**PROVIDED DATA**:

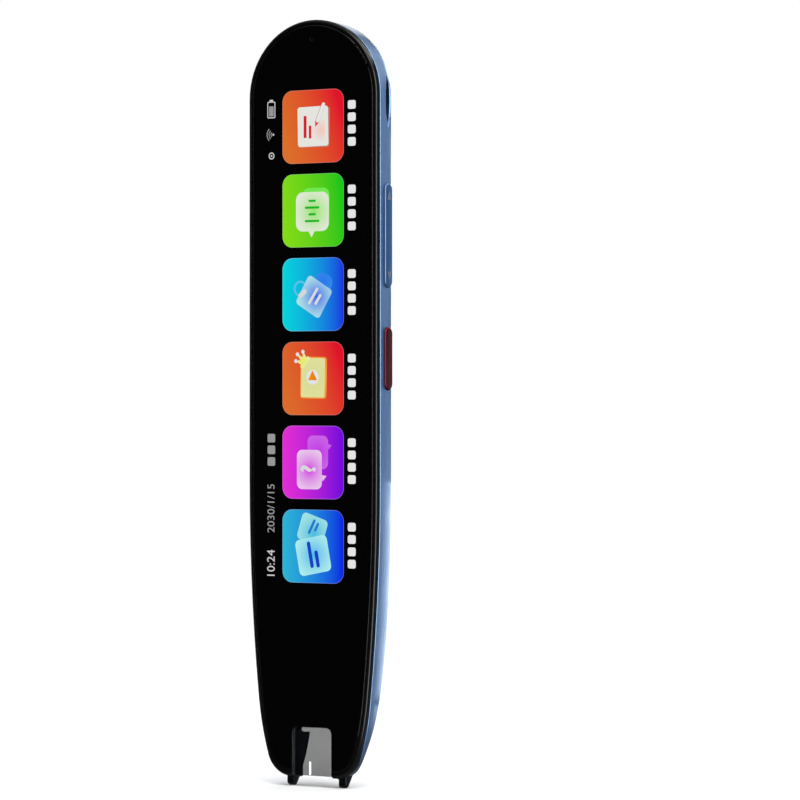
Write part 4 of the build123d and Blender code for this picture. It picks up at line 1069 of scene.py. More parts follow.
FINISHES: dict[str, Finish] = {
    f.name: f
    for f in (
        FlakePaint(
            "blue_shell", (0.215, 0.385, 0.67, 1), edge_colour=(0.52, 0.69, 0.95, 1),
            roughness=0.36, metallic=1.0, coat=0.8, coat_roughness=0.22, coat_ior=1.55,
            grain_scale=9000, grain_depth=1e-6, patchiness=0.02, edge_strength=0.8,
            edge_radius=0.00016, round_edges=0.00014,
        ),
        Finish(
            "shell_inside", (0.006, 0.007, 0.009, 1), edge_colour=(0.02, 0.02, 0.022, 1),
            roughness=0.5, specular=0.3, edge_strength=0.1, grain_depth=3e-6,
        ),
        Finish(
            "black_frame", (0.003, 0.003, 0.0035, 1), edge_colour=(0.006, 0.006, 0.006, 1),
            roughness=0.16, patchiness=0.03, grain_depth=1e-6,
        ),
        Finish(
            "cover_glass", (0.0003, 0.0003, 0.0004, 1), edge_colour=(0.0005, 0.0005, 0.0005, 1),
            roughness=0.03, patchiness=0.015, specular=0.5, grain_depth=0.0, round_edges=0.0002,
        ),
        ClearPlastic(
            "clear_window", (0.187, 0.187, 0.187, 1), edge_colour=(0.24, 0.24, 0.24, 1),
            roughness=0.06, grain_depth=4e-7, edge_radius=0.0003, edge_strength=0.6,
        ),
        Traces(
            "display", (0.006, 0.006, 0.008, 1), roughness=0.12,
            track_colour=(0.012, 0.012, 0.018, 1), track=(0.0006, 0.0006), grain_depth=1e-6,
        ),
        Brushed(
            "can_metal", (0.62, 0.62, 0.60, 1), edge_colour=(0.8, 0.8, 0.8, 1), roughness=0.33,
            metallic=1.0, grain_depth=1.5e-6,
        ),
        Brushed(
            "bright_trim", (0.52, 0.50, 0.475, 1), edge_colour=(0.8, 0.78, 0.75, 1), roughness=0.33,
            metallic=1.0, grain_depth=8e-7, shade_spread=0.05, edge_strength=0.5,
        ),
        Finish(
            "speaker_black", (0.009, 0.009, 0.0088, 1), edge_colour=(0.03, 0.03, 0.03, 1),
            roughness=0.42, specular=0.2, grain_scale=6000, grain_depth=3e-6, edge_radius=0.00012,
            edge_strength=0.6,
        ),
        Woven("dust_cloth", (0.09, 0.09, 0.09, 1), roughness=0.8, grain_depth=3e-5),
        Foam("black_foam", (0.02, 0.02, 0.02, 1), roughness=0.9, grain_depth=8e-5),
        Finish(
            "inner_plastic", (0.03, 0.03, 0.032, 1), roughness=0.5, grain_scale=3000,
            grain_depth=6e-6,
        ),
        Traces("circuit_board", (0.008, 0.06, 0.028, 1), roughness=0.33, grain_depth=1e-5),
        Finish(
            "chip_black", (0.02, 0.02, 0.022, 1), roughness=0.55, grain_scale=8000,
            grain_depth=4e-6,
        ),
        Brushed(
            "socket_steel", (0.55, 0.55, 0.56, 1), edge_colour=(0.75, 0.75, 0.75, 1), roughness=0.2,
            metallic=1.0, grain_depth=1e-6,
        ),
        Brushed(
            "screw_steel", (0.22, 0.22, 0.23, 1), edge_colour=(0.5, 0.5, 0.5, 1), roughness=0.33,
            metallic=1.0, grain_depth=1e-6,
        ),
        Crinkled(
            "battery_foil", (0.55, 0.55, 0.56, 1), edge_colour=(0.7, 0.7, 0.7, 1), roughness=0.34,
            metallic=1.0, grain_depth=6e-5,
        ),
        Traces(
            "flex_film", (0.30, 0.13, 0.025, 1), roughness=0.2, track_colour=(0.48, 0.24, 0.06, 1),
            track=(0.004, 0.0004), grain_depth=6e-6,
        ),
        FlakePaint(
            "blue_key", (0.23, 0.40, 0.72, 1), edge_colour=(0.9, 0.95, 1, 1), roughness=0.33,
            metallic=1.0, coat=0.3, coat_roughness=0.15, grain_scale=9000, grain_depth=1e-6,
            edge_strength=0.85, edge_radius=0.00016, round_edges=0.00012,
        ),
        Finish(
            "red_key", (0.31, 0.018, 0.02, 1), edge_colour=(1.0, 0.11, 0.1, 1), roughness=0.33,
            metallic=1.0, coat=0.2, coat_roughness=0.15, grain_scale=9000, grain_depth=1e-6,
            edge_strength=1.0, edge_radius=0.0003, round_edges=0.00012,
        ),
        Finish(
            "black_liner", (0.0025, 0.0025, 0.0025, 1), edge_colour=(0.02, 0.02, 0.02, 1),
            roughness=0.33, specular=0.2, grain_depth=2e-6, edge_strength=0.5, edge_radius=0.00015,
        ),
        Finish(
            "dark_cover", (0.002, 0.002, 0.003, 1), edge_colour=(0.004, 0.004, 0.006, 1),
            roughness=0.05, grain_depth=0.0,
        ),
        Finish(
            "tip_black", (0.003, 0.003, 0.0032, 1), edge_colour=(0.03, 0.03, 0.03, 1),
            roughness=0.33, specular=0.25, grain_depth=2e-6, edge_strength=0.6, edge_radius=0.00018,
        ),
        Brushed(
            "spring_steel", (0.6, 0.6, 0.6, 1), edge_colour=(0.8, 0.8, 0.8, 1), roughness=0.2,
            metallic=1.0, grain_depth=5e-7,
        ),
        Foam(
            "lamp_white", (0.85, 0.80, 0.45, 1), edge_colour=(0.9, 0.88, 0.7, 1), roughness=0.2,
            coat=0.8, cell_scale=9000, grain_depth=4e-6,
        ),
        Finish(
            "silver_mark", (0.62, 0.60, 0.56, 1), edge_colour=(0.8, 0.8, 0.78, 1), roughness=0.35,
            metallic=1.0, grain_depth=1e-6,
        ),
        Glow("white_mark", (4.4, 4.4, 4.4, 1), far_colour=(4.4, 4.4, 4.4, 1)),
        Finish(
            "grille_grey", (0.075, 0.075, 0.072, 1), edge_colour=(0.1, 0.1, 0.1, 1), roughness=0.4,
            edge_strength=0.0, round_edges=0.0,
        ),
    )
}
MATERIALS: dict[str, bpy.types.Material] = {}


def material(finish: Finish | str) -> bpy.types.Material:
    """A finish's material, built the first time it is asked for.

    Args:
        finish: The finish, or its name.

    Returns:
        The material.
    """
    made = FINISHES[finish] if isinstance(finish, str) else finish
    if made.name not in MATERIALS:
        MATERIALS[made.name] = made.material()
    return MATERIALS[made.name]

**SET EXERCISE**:
Give the data again, exactly as it stands.

**WORKED SOLUTION**:
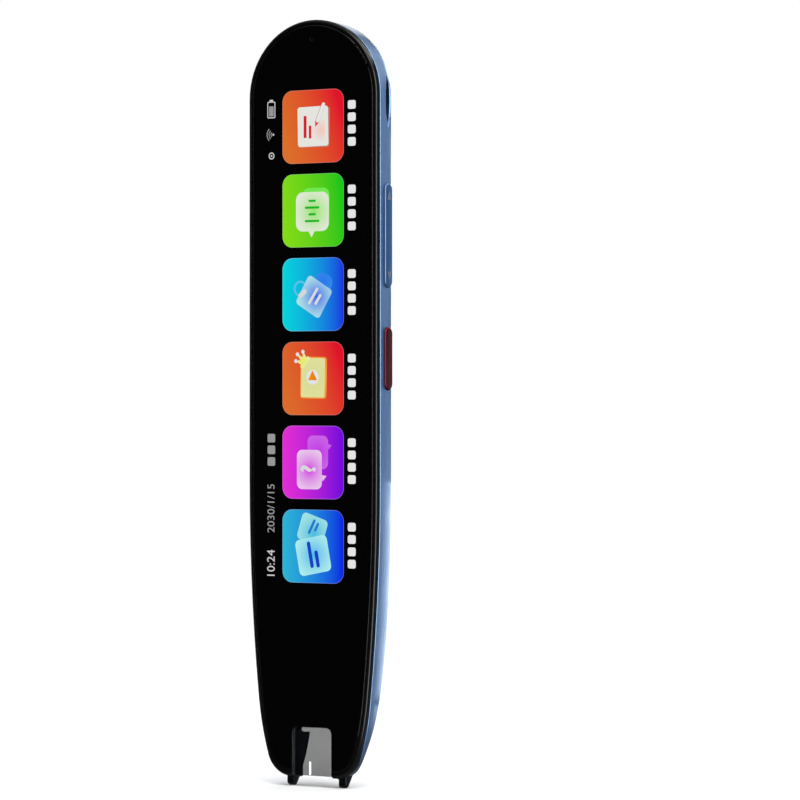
Write part 4 of the build123d and Blender code for this picture. It picks up at line 1069 of scene.py. More parts follow.
FINISHES: dict[str, Finish] = {
    f.name: f
    for f in (
        FlakePaint(
            "blue_shell", (0.215, 0.385, 0.67, 1), edge_colour=(0.52, 0.69, 0.95, 1),
            roughness=0.36, metallic=1.0, coat=0.8, coat_roughness=0.22, coat_ior=1.55,
            grain_scale=9000, grain_depth=1e-6, patchiness=0.02, edge_strength=0.8,
            edge_radius=0.00016, round_edges=0.00014,
        ),
        Finish(
            "shell_inside", (0.006, 0.007, 0.009, 1), edge_colour=(0.02, 0.02, 0.022, 1),
            roughness=0.5, specular=0.3, edge_strength=0.1, grain_depth=3e-6,
        ),
        Finish(
            "black_frame", (0.003, 0.003, 0.0035, 1), edge_colour=(0.006, 0.006, 0.006, 1),
            roughness=0.16, patchiness=0.03, grain_depth=1e-6,
        ),
        Finish(
            "cover_glass", (0.0003, 0.0003, 0.0004, 1), edge_colour=(0.0005, 0.0005, 0.0005, 1),
            roughness=0.03, patchiness=0.015, specular=0.5, grain_depth=0.0, round_edges=0.0002,
        ),
        ClearPlastic(
            "clear_window", (0.187, 0.187, 0.187, 1), edge_colour=(0.24, 0.24, 0.24, 1),
            roughness=0.06, grain_depth=4e-7, edge_radius=0.0003, edge_strength=0.6,
        ),
        Traces(
            "display", (0.006, 0.006, 0.008, 1), roughness=0.12,
            track_colour=(0.012, 0.012, 0.018, 1), track=(0.0006, 0.0006), grain_depth=1e-6,
        ),
        Brushed(
            "can_metal", (0.62, 0.62, 0.60, 1), edge_colour=(0.8, 0.8, 0.8, 1), roughness=0.33,
            metallic=1.0, grain_depth=1.5e-6,
        ),
        Brushed(
            "bright_trim", (0.52, 0.50, 0.475, 1), edge_colour=(0.8, 0.78, 0.75, 1), roughness=0.33,
            metallic=1.0, grain_depth=8e-7, shade_spread=0.05, edge_strength=0.5,
        ),
        Finish(
            "speaker_black", (0.009, 0.009, 0.0088, 1), edge_colour=(0.03, 0.03, 0.03, 1),
            roughness=0.42, specular=0.2, grain_scale=6000, grain_depth=3e-6, edge_radius=0.00012,
            edge_strength=0.6,
        ),
        Woven("dust_cloth", (0.09, 0.09, 0.09, 1), roughness=0.8, grain_depth=3e-5),
        Foam("black_foam", (0.02, 0.02, 0.02, 1), roughness=0.9, grain_depth=8e-5),
        Finish(
            "inner_plastic", (0.03, 0.03, 0.032, 1), roughness=0.5, grain_scale=3000,
            grain_depth=6e-6,
        ),
        Traces("circuit_board", (0.008, 0.06, 0.028, 1), roughness=0.33, grain_depth=1e-5),
        Finish(
            "chip_black", (0.02, 0.02, 0.022, 1), roughness=0.55, grain_scale=8000,
            grain_depth=4e-6,
        ),
        Brushed(
            "socket_steel", (0.55, 0.55, 0.56, 1), edge_colour=(0.75, 0.75, 0.75, 1), roughness=0.2,
            metallic=1.0, grain_depth=1e-6,
        ),
        Brushed(
            "screw_steel", (0.22, 0.22, 0.23, 1), edge_colour=(0.5, 0.5, 0.5, 1), roughness=0.33,
            metallic=1.0, grain_depth=1e-6,
        ),
        Crinkled(
            "battery_foil", (0.55, 0.55, 0.56, 1), edge_colour=(0.7, 0.7, 0.7, 1), roughness=0.34,
            metallic=1.0, grain_depth=6e-5,
        ),
        Traces(
            "flex_film", (0.30, 0.13, 0.025, 1), roughness=0.2, track_colour=(0.48, 0.24, 0.06, 1),
            track=(0.004, 0.0004), grain_depth=6e-6,
        ),
        FlakePaint(
            "blue_key", (0.23, 0.40, 0.72, 1), edge_colour=(0.9, 0.95, 1, 1), roughness=0.33,
            metallic=1.0, coat=0.3, coat_roughness=0.15, grain_scale=9000, grain_depth=1e-6,
            edge_strength=0.85, edge_radius=0.00016, round_edges=0.00012,
        ),
        Finish(
            "red_key", (0.31, 0.018, 0.02, 1), edge_colour=(1.0, 0.11, 0.1, 1), roughness=0.33,
            metallic=1.0, coat=0.2, coat_roughness=0.15, grain_scale=9000, grain_depth=1e-6,
            edge_strength=1.0, edge_radius=0.0003, round_edges=0.00012,
        ),
        Finish(
            "black_liner", (0.0025, 0.0025, 0.0025, 1), edge_colour=(0.02, 0.02, 0.02, 1),
            roughness=0.33, specular=0.2, grain_depth=2e-6, edge_strength=0.5, edge_radius=0.00015,
        ),
        Finish(
            "dark_cover", (0.002, 0.002, 0.003, 1), edge_colour=(0.004, 0.004, 0.006, 1),
            roughness=0.05, grain_depth=0.0,
        ),
        Finish(
            "tip_black", (0.003, 0.003, 0.0032, 1), edge_colour=(0.03, 0.03, 0.03, 1),
            roughness=0.33, specular=0.25, grain_depth=2e-6, edge_strength=0.6, edge_radius=0.00018,
        ),
        Brushed(
            "spring_steel", (0.6, 0.6, 0.6, 1), edge_colour=(0.8, 0.8, 0.8, 1), roughness=0.2,
            metallic=1.0, grain_depth=5e-7,
        ),
        Foam(
            "lamp_white", (0.85, 0.80, 0.45, 1), edge_colour=(0.9, 0.88, 0.7, 1), roughness=0.2,
            coat=0.8, cell_scale=9000, grain_depth=4e-6,
        ),
        Finish(
            "silver_mark", (0.62, 0.60, 0.56, 1), edge_colour=(0.8, 0.8, 0.78, 1), roughness=0.35,
            metallic=1.0, grain_depth=1e-6,
        ),
        Glow("white_mark", (4.4, 4.4, 4.4, 1), far_colour=(4.4, 4.4, 4.4, 1)),
        Finish(
            "grille_grey", (0.075, 0.075, 0.072, 1), edge_colour=(0.1, 0.1, 0.1, 1), roughness=0.4,
            edge_strength=0.0, round_edges=0.0,
        ),
    )
}
MATERIALS: dict[str, bpy.types.Material] = {}


def material(finish: Finish | str) -> bpy.types.Material:
    """A finish's material, built the first time it is asked for.

    Args:
        finish: The finish, or its name.

    Returns:
        The material.
    """
    made = FINISHES[finish] if isinstance(finish, str) else finish
    if made.name not in MATERIALS:
        MATERIALS[made.name] = made.material()
    return MATERIALS[made.name]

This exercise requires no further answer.